Additional elements of interest are:

• TaskTicker is a scheduler wrapper that can be directly used as a BlockEntityTicker. In addition to providing access to the entity and other tick parameters, it allows finding schedulers belonging to the same ticker on other block entities.
• ExecutionConfiguration describes how many times the task should run, delay before initial execution and every following one, as well how much real time the task is allowed to run until yield() interrupts it.
• TaskContext serves as the execution environment on the task. It provides access to suspension points like sleepFor(ticks) or waitUntil(condition), which allow the task to delay execution.

Simple ticker example

For this example, we will create a block entity that fills a square centered above itself with farmland. Let’s define the objects:

class ExampleBlockEntity(blockPos: BlockPos, blockState: BlockState) : BlockEntity(
    exampleBEType, blockPos, blockState
)

//this example will not show parameters
//not relevant to Kettle
object ExampleBlock : BlockWithEntity() {
    override fun <T : BlockEntity> getTicker(
        world: World, state: BlockState, type: BlockEntityType<T>
    ): BlockEntityTicker<T> = exampleTicker.cast()
}

Note the .cast() call in getTicker: the ticker we will define requires a specific block entity type, while the getTicker method is generic. In cases where the block or block entity type in question make it certain what type of block entity is present, the cast extension can be used to cast the ticker to the correct generic T.

With that out of the way, let us implement a ticker:

//the compiler will often infer this
val exampleTicker = taskTicker<ExampleBlockEntity> {
    task {
        //this task will run immediately
        name = "Farmland"
        start = true

        //and only once
        run once {}

        //the code executed by the task
        action {
            //adds the tick parameters
            //as a context receiver
            withContext {
                //get a sequence of all block positions to be filled
                val positions = Box(pos.up()).expand(5, 0, 5).getContainedBlockPos()

                positions.forEach {
                    world.setBlockState(it, Blocks.FARMLAND.defaultState)
                    //place 2 blocks a second
                    sleepFor(10)
                }
            }
        }
    }
}

Provided the block and block entity are registered correctly, the block will immediately create an 11x11 square of farmland above itself once placed.

Let’s take a look at some of the code above:

withContext is a method of the TaskContext providing access to the additional context argument. In this case, that argument is TickerContext.

Note on future changes to contexts

Once [context receivers](https://github.com/Kotlin/KEEP/blob/master/proposals/context-receivers.md) are stabilized, this argument will instead be provided to the lambda directly as a context. This likely not require code changes immediately, but `withContext` will no longer be necessary and will be deprecated.
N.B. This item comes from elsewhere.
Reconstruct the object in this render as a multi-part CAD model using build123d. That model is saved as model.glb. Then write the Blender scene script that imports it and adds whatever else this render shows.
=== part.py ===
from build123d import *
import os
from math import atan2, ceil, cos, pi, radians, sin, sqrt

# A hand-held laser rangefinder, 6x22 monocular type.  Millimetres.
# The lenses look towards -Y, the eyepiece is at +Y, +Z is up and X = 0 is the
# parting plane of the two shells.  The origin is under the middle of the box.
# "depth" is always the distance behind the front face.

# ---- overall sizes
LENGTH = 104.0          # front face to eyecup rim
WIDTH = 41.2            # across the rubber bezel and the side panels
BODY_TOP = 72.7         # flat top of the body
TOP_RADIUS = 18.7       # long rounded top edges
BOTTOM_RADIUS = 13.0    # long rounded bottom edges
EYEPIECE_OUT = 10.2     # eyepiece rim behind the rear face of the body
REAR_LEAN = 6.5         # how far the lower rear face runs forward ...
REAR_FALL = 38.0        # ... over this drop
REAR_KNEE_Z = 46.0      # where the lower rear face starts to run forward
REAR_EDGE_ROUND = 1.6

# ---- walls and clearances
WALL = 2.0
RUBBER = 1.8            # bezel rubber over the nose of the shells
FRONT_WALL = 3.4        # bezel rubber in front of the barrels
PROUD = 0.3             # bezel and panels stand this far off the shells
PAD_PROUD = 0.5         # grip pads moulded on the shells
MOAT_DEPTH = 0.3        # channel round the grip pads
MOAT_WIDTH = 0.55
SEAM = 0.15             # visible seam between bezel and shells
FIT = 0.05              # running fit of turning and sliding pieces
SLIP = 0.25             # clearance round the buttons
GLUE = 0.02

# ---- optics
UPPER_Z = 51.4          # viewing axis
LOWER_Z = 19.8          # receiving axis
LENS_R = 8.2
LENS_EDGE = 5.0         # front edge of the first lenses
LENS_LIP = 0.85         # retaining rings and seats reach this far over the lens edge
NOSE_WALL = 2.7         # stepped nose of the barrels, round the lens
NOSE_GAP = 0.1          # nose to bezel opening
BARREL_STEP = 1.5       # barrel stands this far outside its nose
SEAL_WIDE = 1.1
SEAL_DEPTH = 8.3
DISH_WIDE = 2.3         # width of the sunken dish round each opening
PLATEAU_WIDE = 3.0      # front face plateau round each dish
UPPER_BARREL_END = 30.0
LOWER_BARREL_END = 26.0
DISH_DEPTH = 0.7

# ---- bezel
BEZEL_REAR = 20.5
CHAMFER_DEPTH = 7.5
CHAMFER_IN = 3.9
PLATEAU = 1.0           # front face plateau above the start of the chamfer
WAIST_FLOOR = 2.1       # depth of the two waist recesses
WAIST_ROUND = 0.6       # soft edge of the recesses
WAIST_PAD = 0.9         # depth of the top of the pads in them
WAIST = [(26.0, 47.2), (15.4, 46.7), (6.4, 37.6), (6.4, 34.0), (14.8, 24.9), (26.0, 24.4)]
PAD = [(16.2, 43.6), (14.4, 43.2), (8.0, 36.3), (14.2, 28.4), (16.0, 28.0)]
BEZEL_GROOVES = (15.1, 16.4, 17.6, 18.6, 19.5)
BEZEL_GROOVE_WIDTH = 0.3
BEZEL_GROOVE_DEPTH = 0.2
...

sleepFor is a method of TaskContext allowing the task to suspend itself for a specified number of ticks. The task is then recorded to a continuation and begins counting down whenever the scheduler (in this case ticker) calls it.

run once {} creates a default ExecutionConfiguration, for a single execution meaning the task will not re-run once completed.

Building on the task

For the second step, let’s make changes to this task:

1) Place blocks as fast as possible, but don’t take more than 10ms per tick to prevent lag. 2) Run the task every time an iron block is placed under the block entity, consuming the block. 3) Redstone signal pauses the task.
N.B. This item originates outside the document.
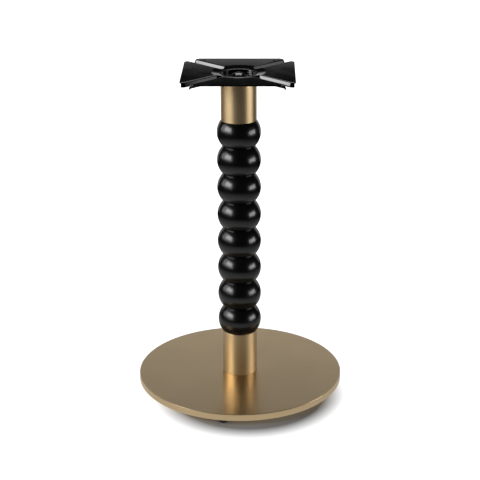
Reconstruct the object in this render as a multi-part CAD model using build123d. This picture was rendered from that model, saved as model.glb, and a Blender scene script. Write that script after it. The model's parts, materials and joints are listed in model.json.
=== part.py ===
from build123d import *
import math
import os

# Table base: a round floor plate, a bobbin-turned column between two collars, and a pressed mounting spider.
# Millimetres, +Z up, standing on z = 0 with the column's axis on the origin. The front is towards -Y.

# Floor plate
plate_d = 450.0
plate_thickness = 15.0
plate_top_chamfer = 0.8
plate_foot_chamfer = 1.5
nut_pocket_d = 42.0
nut_pocket_depth = 9.0

# Glides under the plate
glide_count = 4
first_glide_angle = -99.0
glide_inset = 20.0
glide_d = 20.0
glide_height = 12.0
glide_taper = 1.2
glide_edge_r = 1.5
glide_pocket_depth = 5.0

# Collars, cut from one tube
collar_d = 76.0
collar_wall = 2.0
collar_length = 98.0
collar_edge_chamfer = 0.5

# Turned column
bead_count = 8
bead_d = 94.0
bead_half_height = 44.0
bead_pitch = 61.2
end_face_step = 0.4
spigot_length = 12.0
spigot_chamfer = 1.0

# Mounting spider, pressed from one sheet
spider_width = 236.0
sheet = 2.5
bend_inside_r = 1.0
slot_width = 20.0
slot_past_collar = 6.5
wing_corner_r = 6.5
wing_corner_angle = 45.0
flange_depth = 10.0
flange_lean = 20.0
flange_setback = 3.0
dish_rim = 3.0
dish_slope = 17.0
dish_drop = 3.0
dish_bend_r = 5.0
shoulder_past_collar = 2.0
recess_depth = 6.0
recess_lip_r = 2.0
screw_hole_d = 6.5
screw_hole_to_edge = 18.0
screw_hole_off_diagonal = 25.0

# Tie bolt through the whole stack, with its washer and nut
bolt_d = 12.0
bolt_head_d = 30.0
bolt_head_height = 7.4
bolt_head_rim = 1.4
bolt_neck = 12.5
bolt_neck_height = 5.0
thread_past_nut = 3.0
bolt_tip_chamfer = 1.5
nut_across_flats = 19.0
nut_height = 10.0
nut_corner_chamfer = 1.2
washer_d = 37.0
washer_thickness = 2.5

# Disc that centres the lower collar on the plate
disc_thickness = 8.0
disc_chamfer = 1.0
disc_screw_count = 3
disc_screw_circle_d = 50.0
first_disc_screw_angle = 90.0

# Socket screws, in the disc and in the glides
screw_d = 5.0
screw_head_d = 8.5
screw_head_height = 3.0
screw_socket = 3.0
screw_socket_depth = 1.8
screw_bite = 9.0
drill_past_screw = 1.0

# Clearances, each on the radius or on one side
tube_clearance = 0.5
shank_clearance = 0.5
bore_clearance = 1.0
thread_clearance = 0.05
neck_clearance = 0.2
head_clearance = 0.4

# Sizes that follow
collar_r = collar_d / 2
collar_bore_r = collar_r - collar_wall
insert_r = collar_bore_r - tube_clearance
column_end_r = collar_r - end_face_step
end_reach = bead_half_height * math.sqrt(1 - (column_end_r / (bead_d / 2)) ** 2)
column_length = (bead_count - 1) * bead_pitch + 2 * end_reach
recess_r = insert_r - sheet
shoulder_r = collar_r + shoulder_past_collar
dish_r = shoulder_r + dish_slope
dish_rim_r = dish_r + dish_rim
bend_outside_r = bend_inside_r + sheet
slot_start = collar_r + slot_past_collar + slot_width / 2
glide_circle_r = plate_d / 2 - glide_inset

quarter_turns = [Rot(0, 0, 90 * i) for i in range(4)]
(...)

val exampleTicker = taskTicker<ExampleBlockEntity> {
    //hold a reference to this task
    //so it can be paused
    val farmTask = task {
        name = "Farmland"
        start = true

        //this task now runs infinitely
        run infinitely {
            //and yields after 10 ms
            yieldsAfterMs = 10
        }

        action {
            withContext {
                //only start once an iron block is detected
                waitUntil {
                    world.getBlockState(pos.down()).block == Blocks.IRON_BLOCK
                }

                world.removeBlock(pos.down(), false)
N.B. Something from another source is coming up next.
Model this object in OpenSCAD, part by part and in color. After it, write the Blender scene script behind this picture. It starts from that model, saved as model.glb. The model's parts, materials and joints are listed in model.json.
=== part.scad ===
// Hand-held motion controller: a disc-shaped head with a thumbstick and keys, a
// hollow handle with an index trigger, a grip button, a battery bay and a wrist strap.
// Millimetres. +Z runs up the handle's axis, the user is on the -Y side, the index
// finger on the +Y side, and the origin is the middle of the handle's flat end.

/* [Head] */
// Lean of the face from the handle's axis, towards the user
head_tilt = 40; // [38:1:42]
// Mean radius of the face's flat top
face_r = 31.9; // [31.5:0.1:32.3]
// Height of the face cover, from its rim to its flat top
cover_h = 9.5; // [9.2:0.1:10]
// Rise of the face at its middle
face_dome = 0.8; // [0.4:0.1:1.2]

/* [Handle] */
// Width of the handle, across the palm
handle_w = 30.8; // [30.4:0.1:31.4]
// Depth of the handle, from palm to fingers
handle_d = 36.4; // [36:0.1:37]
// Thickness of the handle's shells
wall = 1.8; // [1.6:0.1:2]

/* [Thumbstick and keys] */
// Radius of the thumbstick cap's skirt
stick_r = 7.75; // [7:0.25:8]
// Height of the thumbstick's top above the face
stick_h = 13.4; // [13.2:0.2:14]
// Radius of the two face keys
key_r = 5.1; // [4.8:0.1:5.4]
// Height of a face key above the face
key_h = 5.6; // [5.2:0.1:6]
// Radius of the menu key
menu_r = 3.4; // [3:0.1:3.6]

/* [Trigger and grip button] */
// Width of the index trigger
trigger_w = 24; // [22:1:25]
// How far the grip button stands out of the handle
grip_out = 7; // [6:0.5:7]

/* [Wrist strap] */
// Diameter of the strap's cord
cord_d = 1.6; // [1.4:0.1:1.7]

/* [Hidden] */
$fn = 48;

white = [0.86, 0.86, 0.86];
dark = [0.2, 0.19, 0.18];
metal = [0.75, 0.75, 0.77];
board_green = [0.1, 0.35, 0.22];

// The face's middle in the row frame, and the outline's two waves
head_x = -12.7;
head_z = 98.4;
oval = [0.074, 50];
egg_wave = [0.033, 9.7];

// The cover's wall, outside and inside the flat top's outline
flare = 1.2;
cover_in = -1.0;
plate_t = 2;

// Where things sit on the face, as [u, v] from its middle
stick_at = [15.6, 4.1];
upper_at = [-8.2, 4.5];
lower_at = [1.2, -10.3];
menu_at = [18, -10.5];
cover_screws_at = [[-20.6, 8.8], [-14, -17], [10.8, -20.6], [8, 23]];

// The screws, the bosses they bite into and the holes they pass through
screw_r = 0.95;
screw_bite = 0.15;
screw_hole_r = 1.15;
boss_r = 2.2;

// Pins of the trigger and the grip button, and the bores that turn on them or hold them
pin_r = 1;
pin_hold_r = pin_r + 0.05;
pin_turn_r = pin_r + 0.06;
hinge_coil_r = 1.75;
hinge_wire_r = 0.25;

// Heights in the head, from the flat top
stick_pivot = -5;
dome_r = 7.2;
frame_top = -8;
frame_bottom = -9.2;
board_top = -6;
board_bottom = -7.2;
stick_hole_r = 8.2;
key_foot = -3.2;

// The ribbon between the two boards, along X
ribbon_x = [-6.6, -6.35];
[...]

                val positions = Box(pos.up()).expand(5, 0, 5).getContainedBlockPos()

                positions.forEach {
                    world.setBlockState(it, Blocks.FARMLAND.defaultState)
                    //yield after every loop to
                    //let the scheduling pause after 10ms
                    yield()
                }
            }
        }
    }

    task {
        name = "Redstone Control"
        start = true

        action {
            waitUntil {
                world.getReceivedRedstonePower(pos) > 0
            }

            //pause the task on high redstone
            farmTask.pause()

            //check every 3 ticks
            waitUntil(checkEvery = 3) {
                world.getReceivedRedstonePower(pos) == 0
            }

            //and resume on low
            farmTask.resume()
        }
    }
}

With the second task having a reference to the first, it can pause and resume it at will, allowing separation of the main logic from the additional redstone pause.

The farmland task now calls waitUntil allowing it to remain suspended until it detects an iron block. Similarly, Redstone Control makes use of this method, while also reducing the frequency of the checks for resuming the task with the checkEvery parameter.

In place of sleepFor, the Farmland task now calls yield. Unlike sleepFor,yield does not suspend the task unconditionally. However, if it detects that the task has taken too long since it last resumed, as configured by yieldsAfterMs, it suspends the task until next tick.

Note: like other coroutines, tasks rely on cooperative multitasking, meaning they have to allow control to be taken away from them and will not be stopped unexpectedly. While yield is a useful tool for mitigating lag, you must call it yourself at key points, such as within long-running loops, allowing the scheduler to take back control. Additionally, you should expect that the operation may or may not continue on the same tick and not make unsafe assumptions about whether your code is running continuously.